What needs to be done: Review the material line by line. Identify and copy every line that contains the string "shown".

Parts and joints as JSON:
========================================
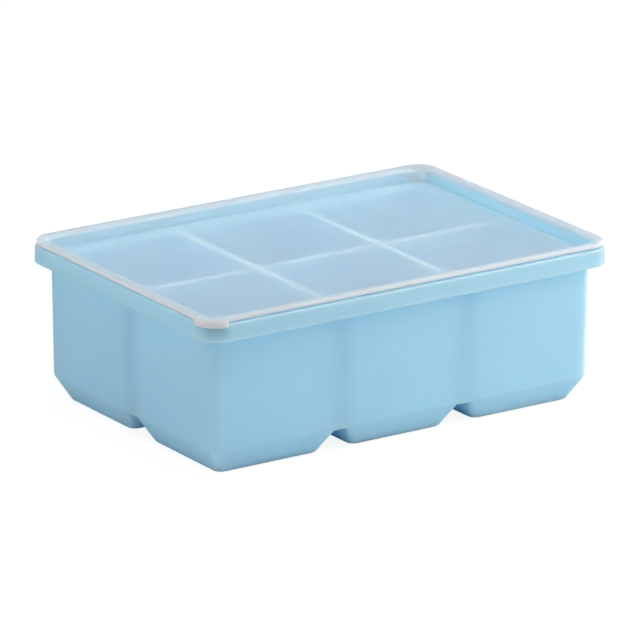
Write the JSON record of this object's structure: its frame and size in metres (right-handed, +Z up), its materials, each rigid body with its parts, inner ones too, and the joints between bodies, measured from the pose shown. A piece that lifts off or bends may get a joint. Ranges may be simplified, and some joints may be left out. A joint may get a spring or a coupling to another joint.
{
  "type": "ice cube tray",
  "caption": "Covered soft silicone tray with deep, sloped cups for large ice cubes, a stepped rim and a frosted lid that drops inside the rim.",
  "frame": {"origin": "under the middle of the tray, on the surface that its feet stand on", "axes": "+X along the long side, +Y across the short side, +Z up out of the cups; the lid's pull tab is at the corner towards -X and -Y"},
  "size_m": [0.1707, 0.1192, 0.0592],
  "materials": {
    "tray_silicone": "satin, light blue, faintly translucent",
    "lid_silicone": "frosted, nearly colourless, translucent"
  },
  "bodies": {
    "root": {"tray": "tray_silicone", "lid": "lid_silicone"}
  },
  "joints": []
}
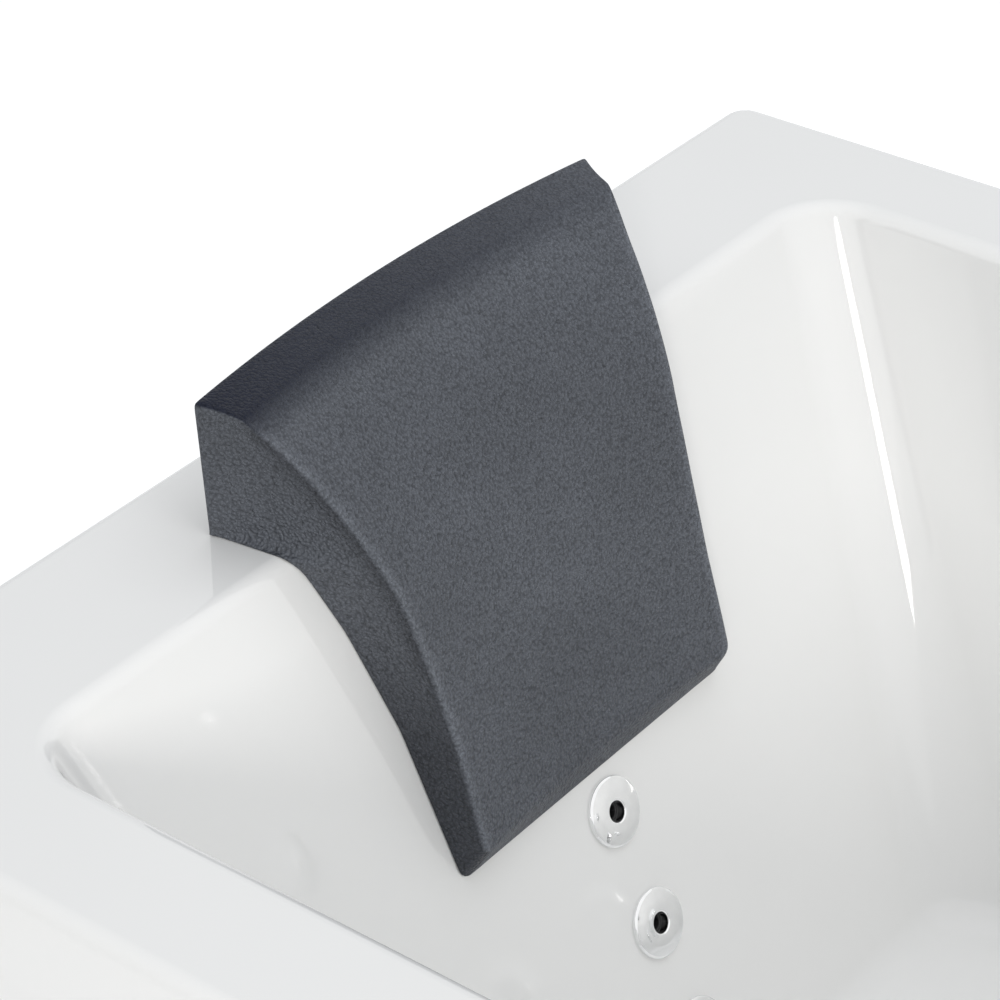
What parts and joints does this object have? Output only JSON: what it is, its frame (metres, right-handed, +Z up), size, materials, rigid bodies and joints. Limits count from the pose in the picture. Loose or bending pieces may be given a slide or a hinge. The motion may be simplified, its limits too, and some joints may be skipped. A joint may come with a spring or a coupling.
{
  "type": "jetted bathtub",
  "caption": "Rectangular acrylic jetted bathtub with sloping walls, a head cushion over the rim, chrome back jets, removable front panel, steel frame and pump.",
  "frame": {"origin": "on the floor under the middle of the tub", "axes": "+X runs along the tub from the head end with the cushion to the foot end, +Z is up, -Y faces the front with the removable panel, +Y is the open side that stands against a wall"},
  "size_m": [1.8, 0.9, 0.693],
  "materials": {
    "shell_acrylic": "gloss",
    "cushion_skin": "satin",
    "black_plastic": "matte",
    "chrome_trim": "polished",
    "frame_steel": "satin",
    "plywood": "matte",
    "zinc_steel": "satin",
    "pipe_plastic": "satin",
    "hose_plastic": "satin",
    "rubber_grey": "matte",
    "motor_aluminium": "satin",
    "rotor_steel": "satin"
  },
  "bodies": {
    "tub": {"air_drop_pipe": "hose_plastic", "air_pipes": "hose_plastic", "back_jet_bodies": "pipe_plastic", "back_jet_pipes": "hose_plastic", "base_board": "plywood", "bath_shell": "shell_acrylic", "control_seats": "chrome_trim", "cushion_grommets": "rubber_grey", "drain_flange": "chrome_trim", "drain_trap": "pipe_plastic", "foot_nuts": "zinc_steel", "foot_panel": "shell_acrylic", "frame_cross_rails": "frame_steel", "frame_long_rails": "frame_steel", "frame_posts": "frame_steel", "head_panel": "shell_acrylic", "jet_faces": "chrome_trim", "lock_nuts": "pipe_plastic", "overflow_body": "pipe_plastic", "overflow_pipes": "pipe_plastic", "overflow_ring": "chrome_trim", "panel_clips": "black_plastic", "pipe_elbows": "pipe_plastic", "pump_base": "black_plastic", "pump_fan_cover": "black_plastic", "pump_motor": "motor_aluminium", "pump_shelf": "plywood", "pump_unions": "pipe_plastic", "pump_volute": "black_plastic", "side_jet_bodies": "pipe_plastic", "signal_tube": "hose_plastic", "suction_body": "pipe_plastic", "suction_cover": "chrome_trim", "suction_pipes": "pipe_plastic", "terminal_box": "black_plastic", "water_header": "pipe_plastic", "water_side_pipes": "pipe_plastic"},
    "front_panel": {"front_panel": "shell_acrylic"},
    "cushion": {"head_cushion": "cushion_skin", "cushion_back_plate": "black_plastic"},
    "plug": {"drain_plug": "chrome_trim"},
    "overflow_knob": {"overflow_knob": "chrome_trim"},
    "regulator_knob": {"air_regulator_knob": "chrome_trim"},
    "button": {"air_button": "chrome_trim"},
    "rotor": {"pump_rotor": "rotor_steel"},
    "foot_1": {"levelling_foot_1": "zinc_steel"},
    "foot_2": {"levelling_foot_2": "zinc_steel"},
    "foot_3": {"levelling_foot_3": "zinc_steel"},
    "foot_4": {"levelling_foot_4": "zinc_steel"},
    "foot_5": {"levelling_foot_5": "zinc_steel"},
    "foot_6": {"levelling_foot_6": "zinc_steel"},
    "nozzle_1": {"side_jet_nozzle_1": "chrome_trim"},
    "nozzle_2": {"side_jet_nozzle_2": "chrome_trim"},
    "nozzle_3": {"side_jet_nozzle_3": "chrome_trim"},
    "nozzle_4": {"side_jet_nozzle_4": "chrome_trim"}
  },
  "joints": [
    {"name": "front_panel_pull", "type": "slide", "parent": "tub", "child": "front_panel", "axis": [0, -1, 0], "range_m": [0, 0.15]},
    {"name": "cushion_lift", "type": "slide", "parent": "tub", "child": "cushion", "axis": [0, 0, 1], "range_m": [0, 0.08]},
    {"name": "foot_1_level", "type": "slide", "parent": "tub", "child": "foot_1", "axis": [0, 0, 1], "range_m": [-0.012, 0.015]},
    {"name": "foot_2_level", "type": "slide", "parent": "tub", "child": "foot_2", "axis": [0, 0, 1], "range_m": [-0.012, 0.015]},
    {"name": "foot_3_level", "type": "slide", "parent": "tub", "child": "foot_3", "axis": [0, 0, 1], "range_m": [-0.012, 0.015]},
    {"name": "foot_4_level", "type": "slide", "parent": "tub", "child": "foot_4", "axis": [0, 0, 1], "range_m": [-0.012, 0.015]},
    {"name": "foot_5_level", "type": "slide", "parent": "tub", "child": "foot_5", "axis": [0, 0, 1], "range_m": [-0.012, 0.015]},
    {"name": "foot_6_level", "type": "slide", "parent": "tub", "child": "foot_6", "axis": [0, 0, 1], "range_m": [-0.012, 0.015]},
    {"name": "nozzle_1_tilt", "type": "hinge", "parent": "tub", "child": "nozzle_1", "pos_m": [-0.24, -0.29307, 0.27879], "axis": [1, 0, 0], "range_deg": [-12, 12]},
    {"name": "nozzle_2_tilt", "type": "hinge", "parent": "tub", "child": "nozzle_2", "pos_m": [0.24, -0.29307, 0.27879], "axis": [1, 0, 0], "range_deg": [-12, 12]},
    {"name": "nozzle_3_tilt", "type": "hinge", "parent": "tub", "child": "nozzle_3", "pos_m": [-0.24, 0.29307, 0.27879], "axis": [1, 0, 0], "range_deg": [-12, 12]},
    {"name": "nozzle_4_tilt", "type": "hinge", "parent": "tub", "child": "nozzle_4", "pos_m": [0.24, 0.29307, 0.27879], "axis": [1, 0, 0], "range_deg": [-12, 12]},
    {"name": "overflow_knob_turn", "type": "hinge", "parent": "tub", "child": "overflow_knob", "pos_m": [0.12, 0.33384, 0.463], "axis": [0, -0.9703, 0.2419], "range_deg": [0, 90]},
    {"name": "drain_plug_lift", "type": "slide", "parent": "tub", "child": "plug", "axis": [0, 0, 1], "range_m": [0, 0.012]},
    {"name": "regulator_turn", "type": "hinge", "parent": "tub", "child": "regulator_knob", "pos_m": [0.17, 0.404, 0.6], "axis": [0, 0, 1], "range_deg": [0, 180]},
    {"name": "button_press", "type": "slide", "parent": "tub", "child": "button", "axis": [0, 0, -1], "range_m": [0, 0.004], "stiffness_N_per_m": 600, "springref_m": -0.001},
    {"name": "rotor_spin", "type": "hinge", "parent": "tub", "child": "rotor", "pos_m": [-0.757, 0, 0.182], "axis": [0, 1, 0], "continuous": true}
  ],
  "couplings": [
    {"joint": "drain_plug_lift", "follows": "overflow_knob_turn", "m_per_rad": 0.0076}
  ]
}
========================================
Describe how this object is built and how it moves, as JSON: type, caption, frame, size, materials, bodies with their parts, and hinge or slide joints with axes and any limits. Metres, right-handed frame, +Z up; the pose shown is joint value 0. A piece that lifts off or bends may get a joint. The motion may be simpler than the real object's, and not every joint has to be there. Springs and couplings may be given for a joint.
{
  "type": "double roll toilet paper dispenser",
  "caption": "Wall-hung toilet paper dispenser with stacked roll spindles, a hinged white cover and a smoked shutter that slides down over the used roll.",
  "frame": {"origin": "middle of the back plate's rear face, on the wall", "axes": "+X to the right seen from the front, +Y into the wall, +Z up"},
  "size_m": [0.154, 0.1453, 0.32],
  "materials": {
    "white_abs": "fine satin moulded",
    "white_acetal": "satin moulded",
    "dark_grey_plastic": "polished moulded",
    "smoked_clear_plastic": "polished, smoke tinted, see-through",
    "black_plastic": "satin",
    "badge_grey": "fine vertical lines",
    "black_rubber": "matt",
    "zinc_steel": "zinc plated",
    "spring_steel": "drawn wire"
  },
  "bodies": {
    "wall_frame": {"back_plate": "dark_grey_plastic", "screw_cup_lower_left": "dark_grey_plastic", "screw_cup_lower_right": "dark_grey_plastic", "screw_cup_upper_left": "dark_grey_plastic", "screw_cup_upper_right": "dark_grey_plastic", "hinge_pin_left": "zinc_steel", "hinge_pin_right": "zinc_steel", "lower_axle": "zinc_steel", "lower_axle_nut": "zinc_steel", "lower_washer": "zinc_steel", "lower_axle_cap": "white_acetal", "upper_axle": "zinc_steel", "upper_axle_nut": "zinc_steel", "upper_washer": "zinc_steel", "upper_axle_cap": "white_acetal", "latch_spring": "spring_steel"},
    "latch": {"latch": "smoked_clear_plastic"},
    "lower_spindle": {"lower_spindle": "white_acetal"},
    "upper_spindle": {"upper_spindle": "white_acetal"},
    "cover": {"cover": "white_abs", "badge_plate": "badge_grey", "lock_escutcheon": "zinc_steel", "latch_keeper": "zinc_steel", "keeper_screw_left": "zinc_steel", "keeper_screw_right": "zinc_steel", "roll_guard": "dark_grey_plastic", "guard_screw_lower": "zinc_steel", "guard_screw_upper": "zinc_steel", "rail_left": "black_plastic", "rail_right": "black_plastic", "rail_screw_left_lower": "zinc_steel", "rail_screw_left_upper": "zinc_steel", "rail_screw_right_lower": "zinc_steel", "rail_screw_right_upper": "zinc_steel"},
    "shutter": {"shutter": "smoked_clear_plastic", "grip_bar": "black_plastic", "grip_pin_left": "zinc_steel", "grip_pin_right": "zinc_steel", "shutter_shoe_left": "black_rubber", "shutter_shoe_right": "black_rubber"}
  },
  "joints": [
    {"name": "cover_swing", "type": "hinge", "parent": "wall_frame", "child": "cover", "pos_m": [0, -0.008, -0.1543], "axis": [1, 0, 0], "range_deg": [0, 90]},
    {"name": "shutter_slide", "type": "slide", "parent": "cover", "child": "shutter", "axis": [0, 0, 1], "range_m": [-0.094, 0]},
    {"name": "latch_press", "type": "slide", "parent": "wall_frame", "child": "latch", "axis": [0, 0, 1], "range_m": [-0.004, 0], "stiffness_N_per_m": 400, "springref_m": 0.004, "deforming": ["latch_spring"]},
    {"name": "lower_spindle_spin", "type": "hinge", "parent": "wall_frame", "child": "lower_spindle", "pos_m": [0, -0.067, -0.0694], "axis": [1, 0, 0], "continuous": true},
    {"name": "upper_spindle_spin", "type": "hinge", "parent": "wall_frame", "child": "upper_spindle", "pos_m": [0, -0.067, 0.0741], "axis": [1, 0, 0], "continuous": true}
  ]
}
========================================
Solution to this exercise:
Write the JSON record of this object's structure: its frame and size in metres (right-handed, +Z up), its materials, each rigid body with its parts, inner ones too, and the joints between bodies, measured from the pose shown. A piece that lifts off or bends may get a joint. Ranges may be simplified, and some joints may be left out. A joint may get a spring or a coupling to another joint.
Describe how this object is built and how it moves, as JSON: type, caption, frame, size, materials, bodies with their parts, and hinge or slide joints with axes and any limits. Metres, right-handed frame, +Z up; the pose shown is joint value 0. A piece that lifts off or bends may get a joint. The motion may be simpler than the real object's, and not every joint has to be there. Springs and couplings may be given for a joint.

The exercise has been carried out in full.